The listing must be reproduced in full, exactly as it stands.
----- Records provided -----
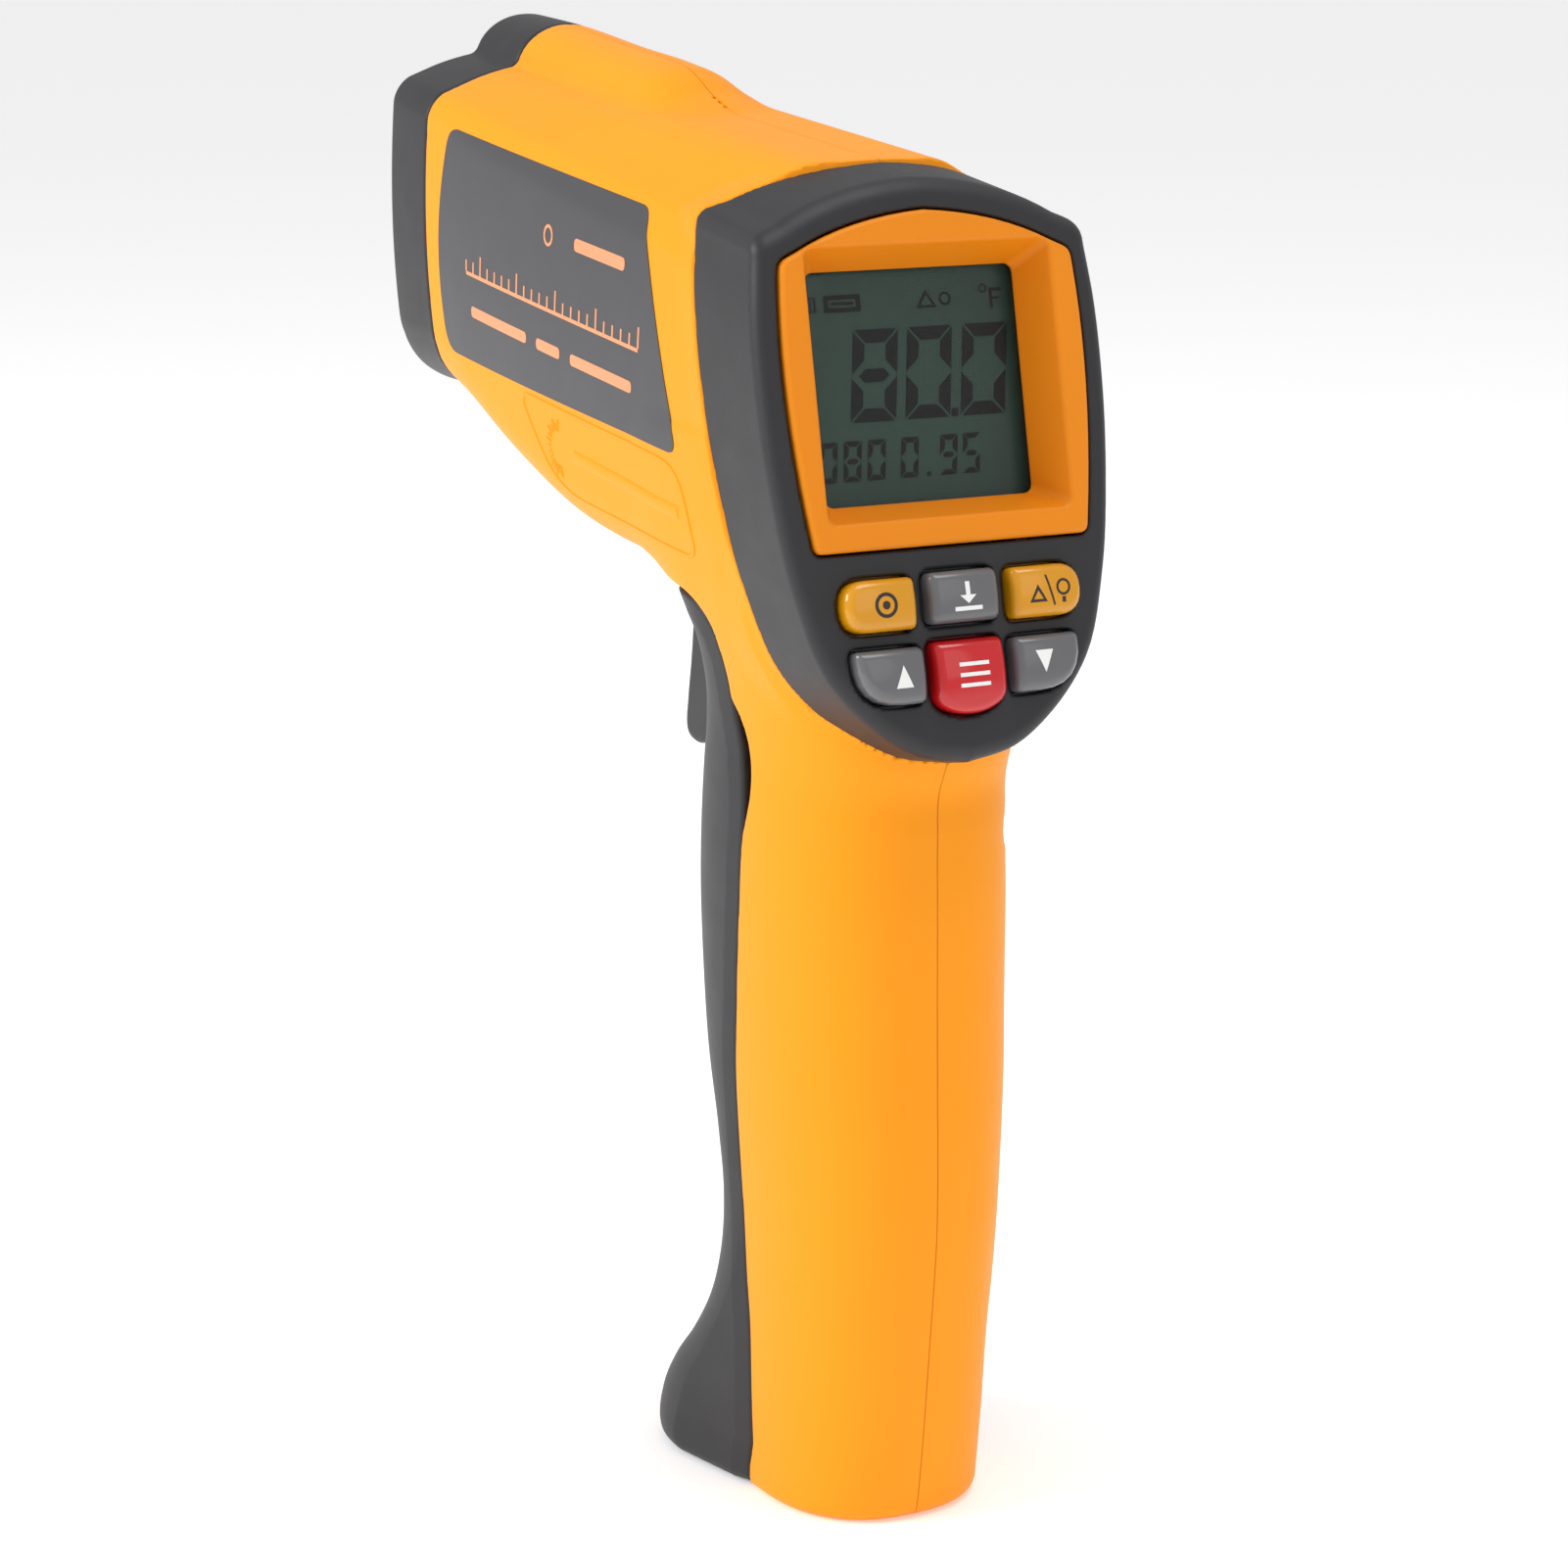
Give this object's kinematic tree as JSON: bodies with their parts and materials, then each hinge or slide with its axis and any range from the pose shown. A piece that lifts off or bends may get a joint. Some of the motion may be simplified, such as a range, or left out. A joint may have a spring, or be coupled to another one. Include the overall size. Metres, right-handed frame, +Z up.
{
  "type": "infrared thermometer",
  "caption": "Pistol-shaped hand-held infrared thermometer with a display and keypad on its rear face, a trigger and a hinged battery door in the grip.",
  "frame": {"origin": "on the surface the foot stands on, below the middle of the overall length and width", "axes": "+X towards the lens, +Y towards the left side, +Z up"},
  "size_m": [0.1573, 0.0562, 0.2211],
  "materials": {
    "body_orange": "fine satin moulded",
    "grip_black": "soft-touch satin",
    "label_grey": "satin printed film",
    "key_amber": "clear glossy",
    "key_grey": "clear glossy",
    "key_red": "clear glossy",
    "silicone": "matt",
    "circuit_board": "solder resist",
    "lcd_glass": "glossy",
    "clear_window": "polished",
    "diffuser": "satin",
    "optic_glass": "polished",
    "steel": "satin",
    "brass": "satin",
    "battery_case": "glossy wrap",
    "lead_red": "satin insulation",
    "lead_black": "satin insulation"
  },
  "bodies": {
    "body": {"backlight": "diffuser", "battery": "battery_case", "battery_snap": "grip_black", "buzzer": "grip_black", "display_bezel": "grip_black", "display_frame": "body_orange", "door_pin": "steel", "front_cap": "grip_black", "housing_left": "body_orange", "housing_right": "body_orange", "housing_screw_1": "steel", "housing_screw_2": "steel", "housing_screw_3": "steel", "housing_screw_4": "steel", "housing_screw_5": "steel", "keypad_mat": "silicone", "label_left": "label_grey", "label_right": "label_grey", "laser_module": "brass", "laser_window": "optic_glass", "lcd_panel": "lcd_glass", "lcd_window": "clear_window", "lead_black": "lead_black", "lead_red": "lead_red", "lens": "optic_glass", "lens_ring": "grip_black", "lens_tube": "grip_black", "main_board": "circuit_board", "processor": "grip_black", "sensor_board": "circuit_board", "sensor_can": "steel", "trigger_pin": "steel", "trigger_switch": "grip_black", "zebra_strip": "silicone"},
    "trigger": {"trigger": "grip_black", "trigger_spring": "steel"},
    "door": {"battery_door": "grip_black"},
    "set_key": {"key_set": "key_amber"},
    "store_key": {"key_store": "key_grey"},
    "light_key": {"key_light": "key_amber"},
    "up_key": {"key_up": "key_grey"},
    "mode_key": {"key_mode": "key_red"},
    "down_key": {"key_down": "key_grey"}
  },
  "joints": [
    {"name": "trigger_pull", "type": "hinge", "parent": "body", "child": "trigger", "pos_m": [-0.0054, 0, 0.15], "axis": [0, 1, 0], "range_deg": [0, 7], "stiffness_Nm_per_rad": 0.5, "springref_deg": -3.44},
    {"name": "door_swing", "type": "hinge", "parent": "body", "child": "door", "pos_m": [-0.0154, 0, 0.0064], "axis": [0, 1, 0], "range_deg": [0, 45]},
    {"name": "set_key_press", "type": "slide", "parent": "body", "child": "set_key", "axis": [0.978, 0, -0.2085], "range_m": [0, 0.0012], "stiffness_N_per_m": 600, "springref_m": -0.0005},
    {"name": "store_key_press", "type": "slide", "parent": "body", "child": "store_key", "axis": [0.978, 0, -0.2085], "range_m": [0, 0.0012], "stiffness_N_per_m": 600, "springref_m": -0.0005},
    {"name": "light_key_press", "type": "slide", "parent": "body", "child": "light_key", "axis": [0.978, 0, -0.2085], "range_m": [0, 0.0012], "stiffness_N_per_m": 600, "springref_m": -0.0005},
    {"name": "up_key_press", "type": "slide", "parent": "body", "child": "up_key", "axis": [0.978, 0, -0.2085], "range_m": [0, 0.0012], "stiffness_N_per_m": 600, "springref_m": -0.0005},
    {"name": "mode_key_press", "type": "slide", "parent": "body", "child": "mode_key", "axis": [0.978, 0, -0.2085], "range_m": [0, 0.0012], "stiffness_N_per_m": 600, "springref_m": -0.0005},
    {"name": "down_key_press", "type": "slide", "parent": "body", "child": "down_key", "axis": [0.978, 0, -0.2085], "range_m": [0, 0.0012], "stiffness_N_per_m": 600, "springref_m": -0.0005}
  ]
}
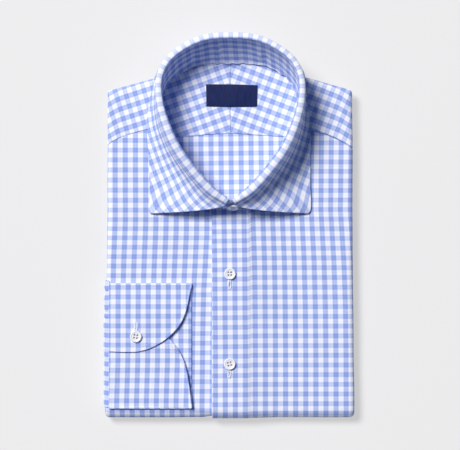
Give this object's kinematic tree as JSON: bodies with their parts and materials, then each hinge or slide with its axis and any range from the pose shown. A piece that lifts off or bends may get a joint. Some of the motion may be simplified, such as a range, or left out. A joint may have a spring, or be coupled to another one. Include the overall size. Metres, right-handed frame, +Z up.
{
  "type": "folded long sleeve dress shirt",
  "caption": "Long sleeve dress shirt in blue and white gingham, folded flat, with a standing spread collar, a buttoned placket and a barrel cuff laid across the front.",
  "frame": {"origin": "under the middle of the whole folded shirt, on the surface that it lies on", "axes": "+Z up from the surface through the fronts, +Y towards the collar, +X towards the wearer's left side"},
  "size_m": [0.2314, 0.3522, 0.0541],
  "materials": {
    "gingham_cotton": "matt poplin, yarn dyed check",
    "label_satin": "woven satin",
    "button_resin": "polished"
  },
  "bodies": {
    "root": {"folded_layers": "gingham_cotton", "front_left": "gingham_cotton", "front_right": "gingham_cotton", "yoke_outer_left": "gingham_cotton", "yoke_outer_right": "gingham_cotton", "yoke_inner_left": "gingham_cotton", "yoke_inner_right": "gingham_cotton", "back_panel": "gingham_cotton", "collar_stand": "gingham_cotton", "collar_leaf": "gingham_cotton", "cuff_right": "gingham_cotton", "sleeve_right": "gingham_cotton", "neck_label": "label_satin", "button_collar": "button_resin", "button_front_1": "button_resin", "button_front_2": "button_resin", "button_cuff": "button_resin"}
  },
  "joints": []
}
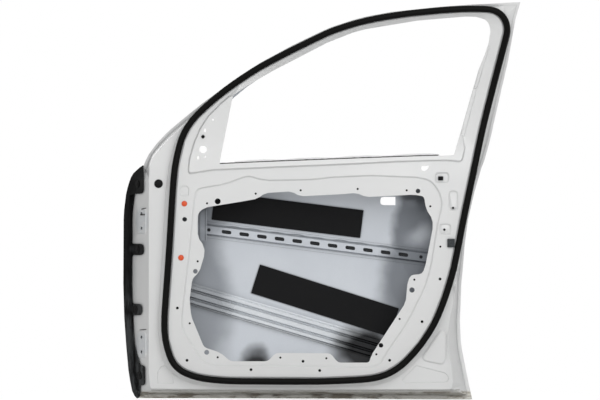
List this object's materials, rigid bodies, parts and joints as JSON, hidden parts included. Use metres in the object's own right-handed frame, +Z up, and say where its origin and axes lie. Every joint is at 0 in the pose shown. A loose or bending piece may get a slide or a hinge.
-----
**Answer for the task:**
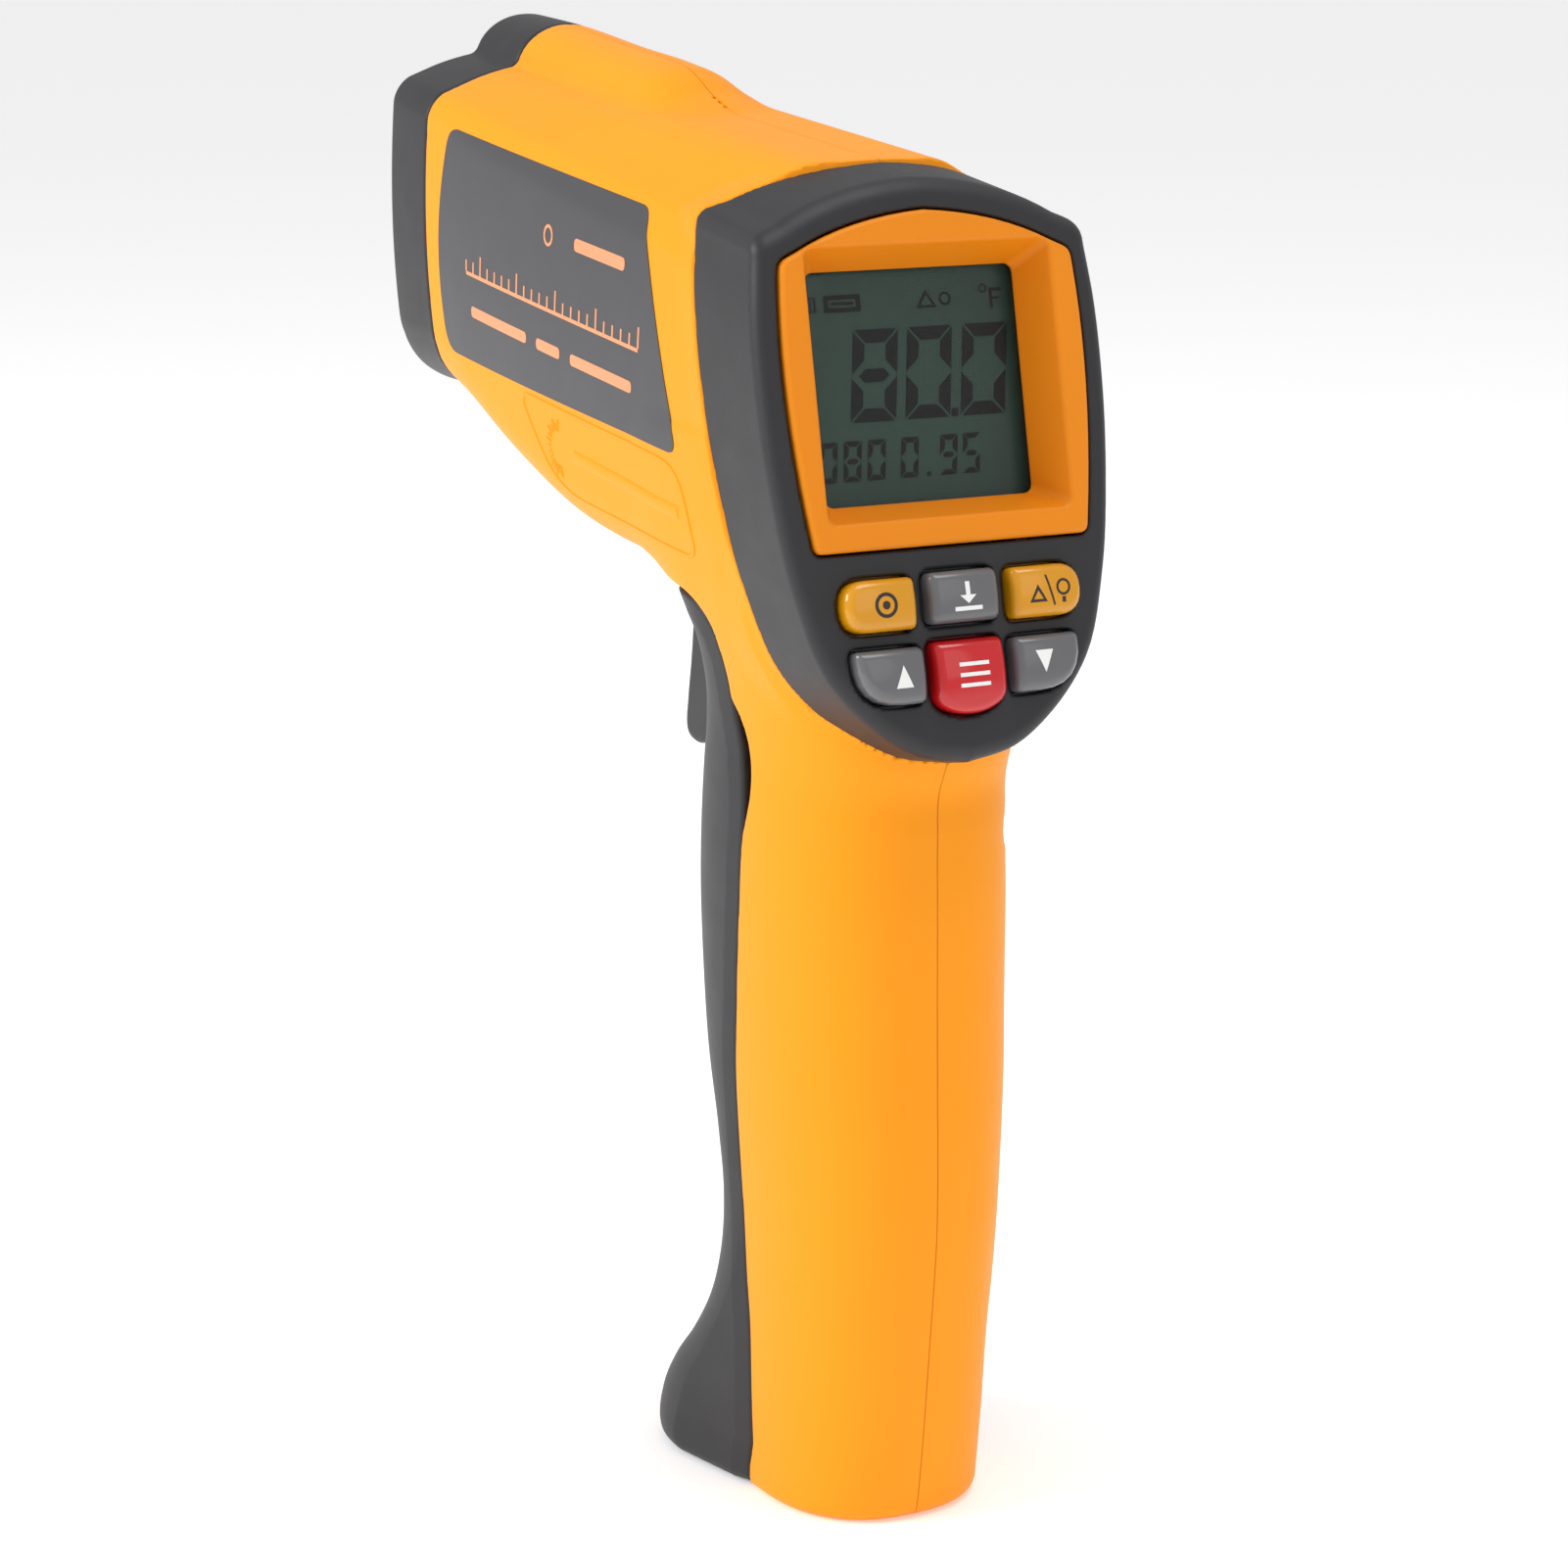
Give this object's kinematic tree as JSON: bodies with their parts and materials, then each hinge or slide with its axis and any range from the pose shown. A piece that lifts off or bends may get a joint. Some of the motion may be simplified, such as a range, or left out. A joint may have a spring, or be coupled to another one. Include the overall size. Metres, right-handed frame, +Z up.
{
  "type": "infrared thermometer",
  "caption": "Pistol-shaped hand-held infrared thermometer with a display and keypad on its rear face, a trigger and a hinged battery door in the grip.",
  "frame": {"origin": "on the surface the foot stands on, below the middle of the overall length and width", "axes": "+X towards the lens, +Y towards the left side, +Z up"},
  "size_m": [0.1573, 0.0562, 0.2211],
  "materials": {
    "body_orange": "fine satin moulded",
    "grip_black": "soft-touch satin",
    "label_grey": "satin printed film",
    "key_amber": "clear glossy",
    "key_grey": "clear glossy",
    "key_red": "clear glossy",
    "silicone": "matt",
    "circuit_board": "solder resist",
    "lcd_glass": "glossy",
    "clear_window": "polished",
    "diffuser": "satin",
    "optic_glass": "polished",
    "steel": "satin",
    "brass": "satin",
    "battery_case": "glossy wrap",
    "lead_red": "satin insulation",
    "lead_black": "satin insulation"
  },
  "bodies": {
    "body": {"backlight": "diffuser", "battery": "battery_case", "battery_snap": "grip_black", "buzzer": "grip_black", "display_bezel": "grip_black", "display_frame": "body_orange", "door_pin": "steel", "front_cap": "grip_black", "housing_left": "body_orange", "housing_right": "body_orange", "housing_screw_1": "steel", "housing_screw_2": "steel", "housing_screw_3": "steel", "housing_screw_4": "steel", "housing_screw_5": "steel", "keypad_mat": "silicone", "label_left": "label_grey", "label_right": "label_grey", "laser_module": "brass", "laser_window": "optic_glass", "lcd_panel": "lcd_glass", "lcd_window": "clear_window", "lead_black": "lead_black", "lead_red": "lead_red", "lens": "optic_glass", "lens_ring": "grip_black", "lens_tube": "grip_black", "main_board": "circuit_board", "processor": "grip_black", "sensor_board": "circuit_board", "sensor_can": "steel", "trigger_pin": "steel", "trigger_switch": "grip_black", "zebra_strip": "silicone"},
    "trigger": {"trigger": "grip_black", "trigger_spring": "steel"},
    "door": {"battery_door": "grip_black"},
    "set_key": {"key_set": "key_amber"},
    "store_key": {"key_store": "key_grey"},
    "light_key": {"key_light": "key_amber"},
    "up_key": {"key_up": "key_grey"},
    "mode_key": {"key_mode": "key_red"},
    "down_key": {"key_down": "key_grey"}
  },
  "joints": [
    {"name": "trigger_pull", "type": "hinge", "parent": "body", "child": "trigger", "pos_m": [-0.0054, 0, 0.15], "axis": [0, 1, 0], "range_deg": [0, 7], "stiffness_Nm_per_rad": 0.5, "springref_deg": -3.44},
    {"name": "door_swing", "type": "hinge", "parent": "body", "child": "door", "pos_m": [-0.0154, 0, 0.0064], "axis": [0, 1, 0], "range_deg": [0, 45]},
    {"name": "set_key_press", "type": "slide", "parent": "body", "child": "set_key", "axis": [0.978, 0, -0.2085], "range_m": [0, 0.0012], "stiffness_N_per_m": 600, "springref_m": -0.0005},
    {"name": "store_key_press", "type": "slide", "parent": "body", "child": "store_key", "axis": [0.978, 0, -0.2085], "range_m": [0, 0.0012], "stiffness_N_per_m": 600, "springref_m": -0.0005},
    {"name": "light_key_press", "type": "slide", "parent": "body", "child": "light_key", "axis": [0.978, 0, -0.2085], "range_m": [0, 0.0012], "stiffness_N_per_m": 600, "springref_m": -0.0005},
    {"name": "up_key_press", "type": "slide", "parent": "body", "child": "up_key", "axis": [0.978, 0, -0.2085], "range_m": [0, 0.0012], "stiffness_N_per_m": 600, "springref_m": -0.0005},
    {"name": "mode_key_press", "type": "slide", "parent": "body", "child": "mode_key", "axis": [0.978, 0, -0.2085], "range_m": [0, 0.0012], "stiffness_N_per_m": 600, "springref_m": -0.0005},
    {"name": "down_key_press", "type": "slide", "parent": "body", "child": "down_key", "axis": [0.978, 0, -0.2085], "range_m": [0, 0.0012], "stiffness_N_per_m": 600, "springref_m": -0.0005}
  ]
}
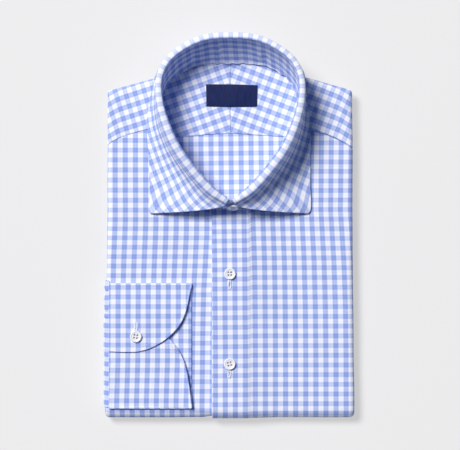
Give this object's kinematic tree as JSON: bodies with their parts and materials, then each hinge or slide with its axis and any range from the pose shown. A piece that lifts off or bends may get a joint. Some of the motion may be simplified, such as a range, or left out. A joint may have a spring, or be coupled to another one. Include the overall size. Metres, right-handed frame, +Z up.
{
  "type": "folded long sleeve dress shirt",
  "caption": "Long sleeve dress shirt in blue and white gingham, folded flat, with a standing spread collar, a buttoned placket and a barrel cuff laid across the front.",
  "frame": {"origin": "under the middle of the whole folded shirt, on the surface that it lies on", "axes": "+Z up from the surface through the fronts, +Y towards the collar, +X towards the wearer's left side"},
  "size_m": [0.2314, 0.3522, 0.0541],
  "materials": {
    "gingham_cotton": "matt poplin, yarn dyed check",
    "label_satin": "woven satin",
    "button_resin": "polished"
  },
  "bodies": {
    "root": {"folded_layers": "gingham_cotton", "front_left": "gingham_cotton", "front_right": "gingham_cotton", "yoke_outer_left": "gingham_cotton", "yoke_outer_right": "gingham_cotton", "yoke_inner_left": "gingham_cotton", "yoke_inner_right": "gingham_cotton", "back_panel": "gingham_cotton", "collar_stand": "gingham_cotton", "collar_leaf": "gingham_cotton", "cuff_right": "gingham_cotton", "sleeve_right": "gingham_cotton", "neck_label": "label_satin", "button_collar": "button_resin", "button_front_1": "button_resin", "button_front_2": "button_resin", "button_cuff": "button_resin"}
  },
  "joints": []
}
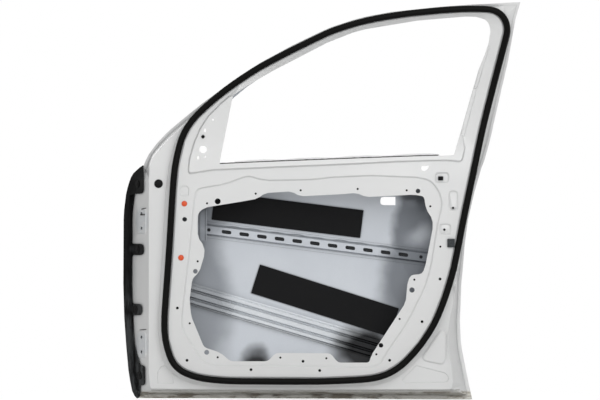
List this object's materials, rigid bodies, parts and joints as JSON, hidden parts included. Use metres in the object's own right-handed frame, +Z up, and say where its origin and axes lie. Every joint is at 0 in the pose shown. A loose or bending piece may get a slide or a hinge.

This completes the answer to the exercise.